Sunday, December 31, 2006

Expanding our consciousness in Iraq, from the Economist


a good read
Originally uploaded by ceebee23.
Military doctrine / Think before you shoot
Dec 19th 2006 From The Economist print edition

A new field manual teaches American forces how to fight elusive insurgents

AMERICA is no stranger to “small wars”: those messy conflicts where the hard part is not to destroy the enemy but to identify him and where there are no front-lines or clear-cut victories. As its power expanded in the 19th century, America raided the Barbary coast, intervened in China, colonised the Philippines and carried out many landings in the Caribbean. But this long experience of imperial policing has been strangely forgotten. The triumph of the second world war, the ignominy of Vietnam and confrontation with the massed armies of the Soviet block in the cold war convinced America to turn away from small wars to concentrate on winning the big ones.

These days, however, American commanders are reaching for the history books as they discover that high-tech firepower is of little use—and can often be counter-productive—in the streets of Baghdad. Some have sought inspiration in classics such as T. E. Lawrence's “Seven Pillars of Wisdom”, published in 1922, or the Marine Corps' rediscovered “Small Wars Manual” of 1940. On December 15th they got some official help in the form of a new joint army and marines field manual.


“FM 3-24 Counterinsurgency” makes awkward reading for those trained in the notion of out-manoeuvring and annihilating an enemy force. Now American troops must be “ready to be greeted with either a handshake or a hand grenade” and must be “nation-builders as well as warriors”. Under the new doctrine, fighting insurgents involves “armed social work”. “Sometimes doing nothing is the best reaction,” says the manual. The best weapon is sometimes none at all. The prime objective is not to kill as many insurgents as possible but to maximise support from the local population. Above all, troops must adapt quickly.

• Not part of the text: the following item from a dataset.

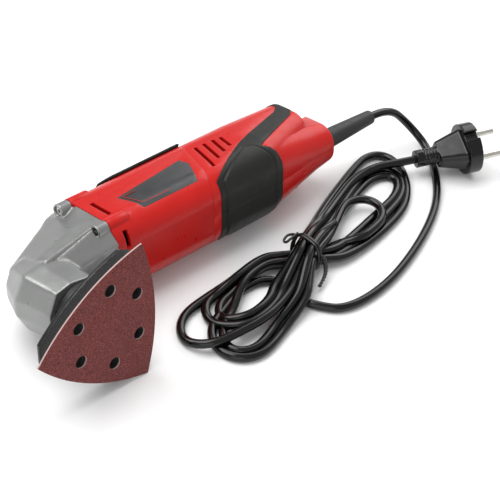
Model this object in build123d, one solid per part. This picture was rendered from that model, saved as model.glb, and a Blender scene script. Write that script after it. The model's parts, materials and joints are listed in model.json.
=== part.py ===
from build123d import *
import math
import os

# Oscillating multi-tool with a delta sanding plate, mains cord and contour plug, in millimetres.
# The tool is drawn in its own axes first: X runs rearward along the motor axis, the spindle points
# to -Y and the name plate faces +Z. It is then rolled onto the table: its belly and one corner of
# the sanding plate stand on Z = 0. The cord, its hank and the plug are drawn straight on the table.

# ---- driving dimensions -------------------------------------------------------------------------
PAD_SIDE = 93.0          # delta abrasive sheet, corner to corner
PAD_BULGE = 8.0          # outward bow of each edge
PAD_FACE = -74.5         # Y of the abrasive face
SHEET = 1.3              # abrasive sheet with its loop backing
FOAM = 7.2               # foam pad
PLATE = 3.0              # carrier plate
HOLE_RADIUS = 4.0        # dust holes
HOLE_CIRCLE = 25.8       # their distance from the spindle axis
HOLE_SPREAD = 26.6       # degrees each side of a corner

BODY_DEPTH = 30.0        # half depth of the motor housing (Y)
BODY_WIDTH = 28.0        # half width of the motor housing (Z)
BODY_ROUND = 18.0        # corner radius of its section
WALL = 2.6               # wall of the plastic shells
JOINT_X = 47.0           # gearbox to motor housing
SEAM_X = 138.5           # motor housing to handle, measured on the motor axis
SEAM_LEAN = 19.8         # lean of that seam, degrees
TAIL_X = 251.0           # rear end of the handle
TAIL_Y = -11.5           # the cord leaves below the motor axis
SLEEVE_TIP = 303.5       # free end of the cord sleeve

RIM_Y = -46.0            # lower face of the gearbox barrel
BOSS_Y = 17.5            # gearbox screws
BOSS_Z = 23.4
BOSS_X = 38.0
SPINDLE_R = 6.0
SHAFT_R = 4.0
ECCENTRIC = 0.75         # throw of the eccentric pin
FORK_GAP = 1.75          # play between eccentric bearing and each fork tine

CORD_R = 3.0
PIN_R = 2.4
PIN_LENGTH = 19.0
PIN_PITCH = 19.0
PLUG_R = 18.7

ROLL = 11.2              # roll of the lying tool
DROP = 31.4              # height of the motor axis over the table
SHIFT_X = -124.9         # centres the tool on the table origin
SHIFT_Y = 24.0

FIT = 0.03               # shaft and bearing fits
SPLIT = 0.02             # gap where two shells meet

os.makedirs("parts", exist_ok=True)
LIE_DOWN = Location((SHIFT_X, SHIFT_Y, DROP)) * Location((0, 0, 0), (-ROLL, 0, 0))
ON_TABLE = Location((SHIFT_X, SHIFT_Y, 0))


def save(name, shape, place=LIE_DOWN):
    """Write one sub-part in the part's own frame."""
    solids = shape.solids() if hasattr(shape, "solids") else [shape]
    whole = solids[0] if len(solids) == 1 else Compound(children=list(solids))
    export_step(place * whole, f"parts/{name}.step")


# ---- small shape helpers ------------------------------------------------------------------------
def rod_x(x0, x1, radius, y=0.0, z=0.0, top=None):
    """Cylinder or cone along X."""
    place = Plane(origin=(x0, y, z), x_dir=(0, 1, 0), z_dir=(1, 0, 0))
    if top is None:
        body = Cylinder(radius, x1 - x0, align=(Align.CENTER, Align.CENTER, Align.MIN))
    else:
        body = Cone(radius, top, x1 - x0, align=(Align.CENTER, Align.CENTER, Align.MIN))
    return place * body


def rod_y(y0, y1, radius, x=0.0, z=0.0):
    """Cylinder along Y."""
    place = Plane(origin=(x, y0, z), x_dir=(1, 0, 0), z_dir=(0, 1, 0))
    return place * Cylinder(radius, y1 - y0, align=(Align.CENTER, Align.CENTER, Align.MIN))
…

Instead of isolating themselves in large camps and driving around in armoured vehicles, the manual advises American troops to live “close to the populace”, move on foot, sleep in villages and patrol by day and night. Each company should have a political as well as a “cultural” adviser. Platoons should assign their best soldiers to intelligence and surveillance, even at the cost of firepower. Forget the chain of command: decisions should be taken by consensus where possible.

Soldiering is only one strand. It must be entwined with others—including providing essential services, promoting good governance, building up local security forces and devising an information policy to counter insurgents' propaganda.

The 282-page manual reads at times like a litany of the things America has done wrong in Iraq. But those arguing for withdrawal will find little solace. Insurgencies, it says, “are protracted by nature”. America and its allies must show the “ability, stamina, and will to win”.

Moreover, counter-insurgency cannot be done on the cheap. It requires large amounts of manpower—some 20 to 25 members of security forces for every 1,000 civilians. The 483,000 combined coalition and Iraqi forces (of dubious quality and loyalty) fall well short of the 535,000 to 670,000 required to secure Iraq.

If American commanders' response to Vietnam was to foreswear nasty small wars, their reaction to the fiasco in Iraq seems so far to be quite different: to learn to fight them better. The new manual is a first step, but America's military culture may stand in need of deeper change. A start might be to rewrite the first words of its “warrior ethos”, whereby every soldier declares: “I stand ready to deploy, engage, and destroy the enemies of the United States of America.”